10 See Amnesty International, "Liberia: War in Lofa County does not justify killing, torture and abduction," AI-index: AFR 34/003/2001, May 1, 2001, available at http://www.amnesty.org.

11 Under the 1951 Refugee Convention (ratified by Guinea in 1965), Guinea has an obligation not to return any refugee to a country where their life or freedom may be threatened. By closing its border and failing to provide safe asylum to refugees, most of whom are at serious risk of gross human rights violations in Liberia, Guinea is violating the most fundamental obligation of international refugee protection.

12 The links between Charles Taylor and the RUF date back. At the start of the Liberian civil war in 1989, when Taylor launched his National Patriotic Front of Liberia (NPFL) against the government of Samuel Doe, he was joined by Sierra Leonean fighters. The NPFL and RUF have assisted each other through the years, including since the July 1997 Liberian election that brought Charles Taylor into office. See also, Ian Smillie, Lansana Gberie, Ralph Hazleton "The Heart of the Matter: Sierra Leone, Diamonds and Human Security," Partnership Africa Canada, January 2000, available at http://www.sierra-leone.org/heartmatter.html; and United Nations, "Report of the Panel of Experts Appointed Pursuant to Security Council Resolution 1306 (2000), paragraph 19, in Relation to Sierra Leone," S/2000/1195, December 20, 2000, available at http://www.globalpolicy.org/security/issues/sierra/report/001220.htm.

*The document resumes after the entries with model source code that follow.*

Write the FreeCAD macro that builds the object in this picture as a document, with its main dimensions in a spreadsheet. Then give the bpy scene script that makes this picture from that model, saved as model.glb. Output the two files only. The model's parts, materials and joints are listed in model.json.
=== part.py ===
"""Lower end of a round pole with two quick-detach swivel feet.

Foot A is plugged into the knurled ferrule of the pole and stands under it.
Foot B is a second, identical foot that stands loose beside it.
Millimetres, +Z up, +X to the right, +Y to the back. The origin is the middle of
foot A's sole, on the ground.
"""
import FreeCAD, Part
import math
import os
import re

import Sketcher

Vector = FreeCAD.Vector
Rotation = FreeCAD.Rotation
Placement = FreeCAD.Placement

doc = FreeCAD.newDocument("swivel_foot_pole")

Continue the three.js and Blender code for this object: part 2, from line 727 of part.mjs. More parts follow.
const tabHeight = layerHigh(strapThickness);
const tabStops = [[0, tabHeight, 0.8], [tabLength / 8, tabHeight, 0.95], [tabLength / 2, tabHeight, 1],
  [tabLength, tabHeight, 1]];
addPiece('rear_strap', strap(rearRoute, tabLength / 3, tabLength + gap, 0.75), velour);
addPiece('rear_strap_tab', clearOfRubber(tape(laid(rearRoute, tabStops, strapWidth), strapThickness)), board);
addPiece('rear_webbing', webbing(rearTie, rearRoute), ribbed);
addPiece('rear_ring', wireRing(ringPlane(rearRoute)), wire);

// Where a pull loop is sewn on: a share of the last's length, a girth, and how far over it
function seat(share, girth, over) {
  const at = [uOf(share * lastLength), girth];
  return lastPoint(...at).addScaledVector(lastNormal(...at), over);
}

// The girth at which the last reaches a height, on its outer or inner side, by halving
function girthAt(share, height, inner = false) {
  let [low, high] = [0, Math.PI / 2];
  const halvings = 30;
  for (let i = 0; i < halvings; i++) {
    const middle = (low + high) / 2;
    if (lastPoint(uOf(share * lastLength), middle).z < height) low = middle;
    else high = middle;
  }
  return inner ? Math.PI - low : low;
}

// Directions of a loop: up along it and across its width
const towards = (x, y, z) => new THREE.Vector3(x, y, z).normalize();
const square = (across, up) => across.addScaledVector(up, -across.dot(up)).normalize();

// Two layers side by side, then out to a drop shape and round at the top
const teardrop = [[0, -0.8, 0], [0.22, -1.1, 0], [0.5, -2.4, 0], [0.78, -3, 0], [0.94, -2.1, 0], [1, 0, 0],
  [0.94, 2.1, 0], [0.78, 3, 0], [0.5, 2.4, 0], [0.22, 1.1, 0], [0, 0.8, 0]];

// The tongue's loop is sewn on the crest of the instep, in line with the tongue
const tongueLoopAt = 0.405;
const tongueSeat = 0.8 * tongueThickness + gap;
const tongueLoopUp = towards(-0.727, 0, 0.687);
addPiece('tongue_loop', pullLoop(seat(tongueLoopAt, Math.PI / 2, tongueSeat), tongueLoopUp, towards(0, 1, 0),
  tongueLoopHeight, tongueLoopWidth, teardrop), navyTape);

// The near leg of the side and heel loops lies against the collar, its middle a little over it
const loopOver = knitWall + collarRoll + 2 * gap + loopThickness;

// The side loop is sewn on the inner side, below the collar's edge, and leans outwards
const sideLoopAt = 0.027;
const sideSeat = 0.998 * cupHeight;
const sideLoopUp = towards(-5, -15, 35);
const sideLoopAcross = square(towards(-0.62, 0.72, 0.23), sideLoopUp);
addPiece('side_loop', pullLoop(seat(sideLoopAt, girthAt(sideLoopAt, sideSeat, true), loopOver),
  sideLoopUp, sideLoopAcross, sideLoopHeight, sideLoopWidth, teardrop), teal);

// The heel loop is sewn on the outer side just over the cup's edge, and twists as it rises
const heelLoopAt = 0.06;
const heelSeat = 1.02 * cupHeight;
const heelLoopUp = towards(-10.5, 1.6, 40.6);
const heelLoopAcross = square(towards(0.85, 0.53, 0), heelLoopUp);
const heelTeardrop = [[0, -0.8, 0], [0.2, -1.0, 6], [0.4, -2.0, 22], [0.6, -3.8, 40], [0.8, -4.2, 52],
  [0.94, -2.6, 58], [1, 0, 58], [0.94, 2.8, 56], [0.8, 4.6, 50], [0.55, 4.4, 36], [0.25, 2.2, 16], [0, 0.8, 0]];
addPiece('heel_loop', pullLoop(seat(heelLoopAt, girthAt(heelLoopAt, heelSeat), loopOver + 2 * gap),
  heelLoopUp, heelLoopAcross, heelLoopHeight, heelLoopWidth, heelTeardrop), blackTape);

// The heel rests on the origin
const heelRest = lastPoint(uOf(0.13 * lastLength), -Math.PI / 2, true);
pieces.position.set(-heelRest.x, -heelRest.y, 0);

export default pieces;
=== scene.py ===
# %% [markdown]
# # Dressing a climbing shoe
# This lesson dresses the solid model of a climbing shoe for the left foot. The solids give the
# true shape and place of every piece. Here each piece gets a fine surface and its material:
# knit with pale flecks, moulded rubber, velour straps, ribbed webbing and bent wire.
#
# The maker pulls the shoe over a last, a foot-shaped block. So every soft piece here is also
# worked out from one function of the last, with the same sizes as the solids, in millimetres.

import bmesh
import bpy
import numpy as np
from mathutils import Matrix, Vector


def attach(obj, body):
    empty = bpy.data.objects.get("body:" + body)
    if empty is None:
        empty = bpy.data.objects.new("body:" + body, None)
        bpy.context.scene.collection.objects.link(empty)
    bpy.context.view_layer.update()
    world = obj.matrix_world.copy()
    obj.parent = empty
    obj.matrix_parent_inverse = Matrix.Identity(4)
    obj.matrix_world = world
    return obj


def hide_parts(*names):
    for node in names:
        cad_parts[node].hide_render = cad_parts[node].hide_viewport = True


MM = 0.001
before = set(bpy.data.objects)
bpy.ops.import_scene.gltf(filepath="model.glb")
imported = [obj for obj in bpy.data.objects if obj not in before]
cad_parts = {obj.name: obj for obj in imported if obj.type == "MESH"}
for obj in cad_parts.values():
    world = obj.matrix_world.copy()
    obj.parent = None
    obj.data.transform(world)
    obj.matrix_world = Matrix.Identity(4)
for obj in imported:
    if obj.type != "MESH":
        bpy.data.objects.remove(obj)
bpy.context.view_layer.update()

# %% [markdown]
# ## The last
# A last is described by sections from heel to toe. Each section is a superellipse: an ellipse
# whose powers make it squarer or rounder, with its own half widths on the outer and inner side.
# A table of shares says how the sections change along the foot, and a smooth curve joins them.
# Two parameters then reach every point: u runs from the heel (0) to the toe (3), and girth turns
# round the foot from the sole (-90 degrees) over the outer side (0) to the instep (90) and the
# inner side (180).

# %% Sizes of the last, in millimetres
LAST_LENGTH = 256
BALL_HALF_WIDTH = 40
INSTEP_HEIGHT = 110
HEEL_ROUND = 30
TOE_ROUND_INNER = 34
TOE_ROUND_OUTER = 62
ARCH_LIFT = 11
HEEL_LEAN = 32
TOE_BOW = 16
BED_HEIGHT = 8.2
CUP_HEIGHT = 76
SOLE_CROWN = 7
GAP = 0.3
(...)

13 UN Doc. S/RES/1343 (2001), March 7, 2001. U.N. Security Council Resolution concerning the Situation in Liberia Pursuant to Resolution 1343 (2001), available at http://www.un.org/Docs/sc/committees/
Liberia2/Liberia2ResEng.htm. Additionally, U.S. President George W. Bush issued Executive Order 13194 on May 23, 2001 prohibiting the importation of all rough diamonds into the United States from Liberia, in line with the U.N. Security Council sanctions for President Charles Taylor's involvement in diamond and arms smuggling with the RUF.